>> Start
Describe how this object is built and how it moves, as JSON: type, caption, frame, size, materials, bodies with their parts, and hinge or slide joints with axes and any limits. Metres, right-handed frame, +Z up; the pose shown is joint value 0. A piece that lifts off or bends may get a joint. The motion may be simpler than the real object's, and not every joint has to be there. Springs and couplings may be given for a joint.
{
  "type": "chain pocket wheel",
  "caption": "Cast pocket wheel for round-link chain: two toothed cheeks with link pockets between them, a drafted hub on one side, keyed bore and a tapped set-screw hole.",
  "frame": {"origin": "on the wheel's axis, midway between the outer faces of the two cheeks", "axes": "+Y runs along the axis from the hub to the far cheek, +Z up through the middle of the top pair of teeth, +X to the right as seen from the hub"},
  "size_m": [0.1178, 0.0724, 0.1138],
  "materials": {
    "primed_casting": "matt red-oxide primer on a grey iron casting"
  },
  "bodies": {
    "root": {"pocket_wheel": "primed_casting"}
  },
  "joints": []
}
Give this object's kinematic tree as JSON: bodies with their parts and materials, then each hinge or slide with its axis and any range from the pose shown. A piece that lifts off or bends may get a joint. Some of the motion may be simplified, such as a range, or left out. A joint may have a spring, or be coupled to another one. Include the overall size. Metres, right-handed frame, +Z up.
>> End
*What this task involves*
Take every line from the data that contains the word "axes".

*Output for this task*
Describe how this object is built and how it moves, as JSON: type, caption, frame, size, materials, bodies with their parts, and hinge or slide joints with axes and any limits. Metres, right-handed frame, +Z up; the pose shown is joint value 0. A piece that lifts off or bends may get a joint. The motion may be simpler than the real object's, and not every joint has to be there. Springs and couplings may be given for a joint.
  "frame": {"origin": "on the wheel's axis, midway between the outer faces of the two cheeks", "axes": "+Y runs along the axis from the hub to the far cheek, +Z up through the middle of the top pair of teeth, +X to the right as seen from the hub"},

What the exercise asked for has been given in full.